Influence of shape on the accuracy of grid-based volume computations.

Abstract

The influence of the shape of a region of interest (ROI) on the uncertainty in the sampled volume of the ROI is investigated for computations with regular Cartesian grids. Both mathematically defined volumes and clinically relevant ROIs were studied. The sampling uncertainty is shown to depend on the compactness of the ROI and on effects of grid matching and translational symmetry. In clinical ROIs without translational symmetry the estimate of the sampling uncertainty is improved up to a factor of 2.3 by taking the compactness of the ROI into account. In a spherical ROI grid-matching effects were demonstrated by means of Fourier transforms. In this type of ROI, grid-matching effects decrease as well as increase the sampling uncertainty up to a factor of 1.6. Translational symmetry is shown to cause a decrease in the sampling uncertainty convergence power from 2/3 for spherical ROIs, to 1/2 for stringlike or 1/3 for pancakelike cylinders.

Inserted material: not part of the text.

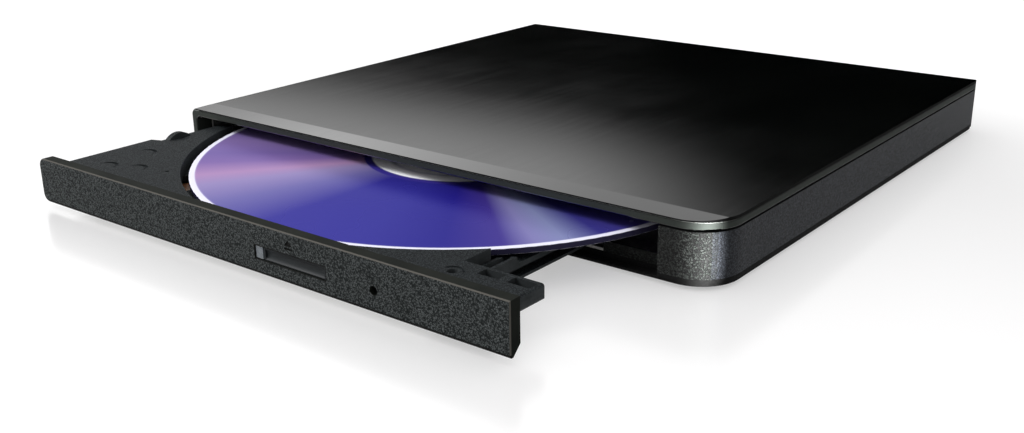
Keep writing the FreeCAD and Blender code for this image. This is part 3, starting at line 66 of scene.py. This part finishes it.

For clinical ROIs with translational symmetry, similar decreases were found. With the theory derived and these symmetry effects taken into account the experimental uncertainty of volume computation can be estimated for most clinical ROIs within a factor of 2.5. Special care should be taken in grid sampling of volumes inside isodose surfaces of rectangular field techniques. For the volume of a prostate an uncertainty level of 1% or 5% is obtained with less than 1050 or 80 grid points, respectively, while for such an isodose surface up to 16,000 or 500 grid points are required for the same uncertainty levels.